Thanks dude for this information

Explain why half wave rectifier is called a poor device for rectification??

Hello Rajibul,

The answer to your question is already in the article.

Maximum rectification that can occur in Half wave rectifier is 40.6%. That means, 59.4% of the signal gets waste in the process. Refer to the equation in the article. Below that, there is an explanation. While the efficiency of Full wave rectifier is 81.2%. That means, only 18.8% of the signal get waste.

Hence have wave rectifier is called a poor device for rectification.

If you have any other question, you can ask in the comment.

Sir,

In the input ac power expression why we take RMS value of I. Input current is a full sine wave, but in Irms expression we take only 0 to pi value(half wave o/p).

Please guide me, sir.

Hi Ritesh,

Sorry for late reply… here is the solution.

Irms expression is related from the AC power Type. For full-wave, it is Irms = Ipk/sqrt(2) but for half wave, it is Irms = Ipk/2

Thank You for this

Welcome Saptarshi,

We are glad that you find our website helpful. Share the article with your friends too. This keeps us encourage to produce quality and helpful content. ?

Efficiency is DC power to the load / ac power obtained by the secondary transformer …but the ac power obtained is not DC…it is full wave …then y is the rms value of rectified wave taken into consideration??

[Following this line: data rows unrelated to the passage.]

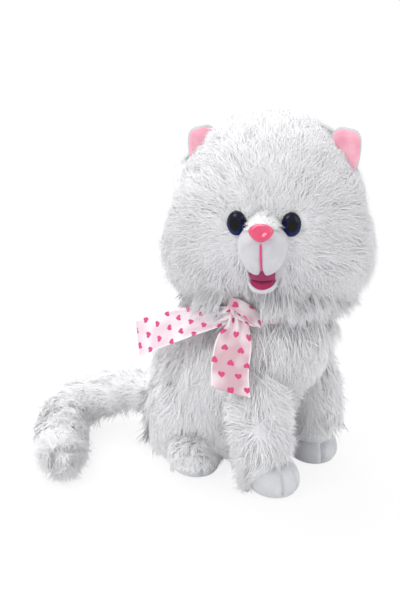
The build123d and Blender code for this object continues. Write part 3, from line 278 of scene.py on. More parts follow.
def make_fur(name, root, tip, sheen):
    """Acrylic long pile: soft matt fibres, painted a little greyer towards the root as painted shade deep in
    the pile.
    """
    made, tree, shader, _ = material(name, {"Roughness": 0.85, "Sheen Weight": sheen, "Sheen Roughness": 0.6,
                                            "Specular IOR Level": 0.25})
    along = add(tree, "ShaderNodeAttribute", {"attribute_name": "along"})
    tuft = add(tree, "ShaderNodeAttribute", {"attribute_name": "tuft"})
    # colour runs from the greyer root to the white tip, with a random tone per tuft; the greyer root is
    # painted shade deep in the pile
    shade = add(tree, "ShaderNodeMath", {"operation": "MULTIPLY_ADD", 1: 0.25}, i0=tuft.outputs["Fac"],
                i2=along.outputs["Fac"])
    level = add(tree, "ShaderNodeMapRange", {"From Min": 0.0, "From Max": 0.85}, Value=shade.outputs[0])
    colour = add(tree, "ShaderNodeMix", {"data_type": "RGBA", 6: linear(root), 7: linear(tip)},
                 i0=level.outputs[0])
    link(tree, shader, Base_Color=colour.outputs[2])
    return made


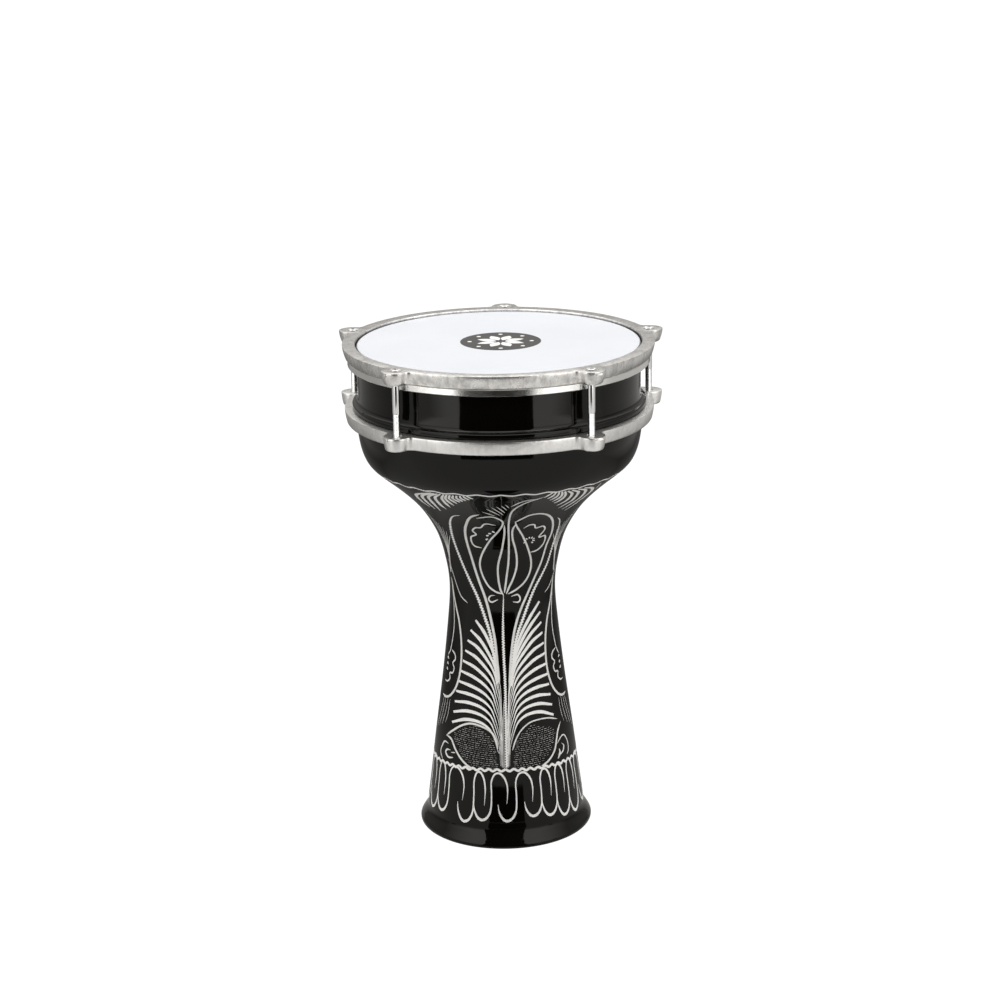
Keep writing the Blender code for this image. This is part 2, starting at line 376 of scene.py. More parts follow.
def rolled_hoop():
    f = Finish("rolled_hoop", Metallic=1.0, Roughness=0.2)
    lines = f.wave(420.0, "Z", 2.0, 3.0)
    cloud = f.noise(45.0, 4.0, 0.6)
    rolled = f.ramp(lines, (0.2, (0.80, 0.80, 0.78)), (0.8, (0.93, 0.92, 0.90)))
    patches = f.ramp(cloud, (0.35, (0.76, 0.76, 0.75)), (0.7, (0.94, 0.94, 0.92)))
    f.set("Base Color", f.mixed(0.4, rolled, patches))
    f.set("Roughness", f.ramp(cloud, (0.3, 0.26), (0.7, 0.14)))
    f.bump(lines, 0.08, 0.0002)
    return f.material


def bright_zinc():
    f = Finish("bright_zinc", Metallic=1.0, Roughness=0.14)
    cloud = f.noise(90.0, 3.0, 0.6)
    f.set("Base Color", f.ramp(cloud, (0.3, (0.84, 0.85, 0.86)), (0.7, (0.94, 0.945, 0.95))))
    f.set("Roughness", f.ramp(cloud, (0.3, 0.18), (0.7, 0.11)))
    return f.material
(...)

See for the negative half cycle there is voltage and current in the primary of the transformer but there is no current in the secondary due to high resistance of reverse biasing. So the waveform of the current is having only positive cycle before entering the diode and coming out of the diode, but no negative cycle. So coming out of it, there is pulsating dc whose output power we calculate. Now before entering the diode the waveform is same, thus if there would be an ac that had the rms value of that current waveform, then what power had it produced is calculated. And thus we solve for the efficiency that what would have been the dc’s effect to that of the ac’s.

Thanks, Shivam for the comment. I don’t know how I skipped this question from Preeti. We are glad that people like you are here to help others.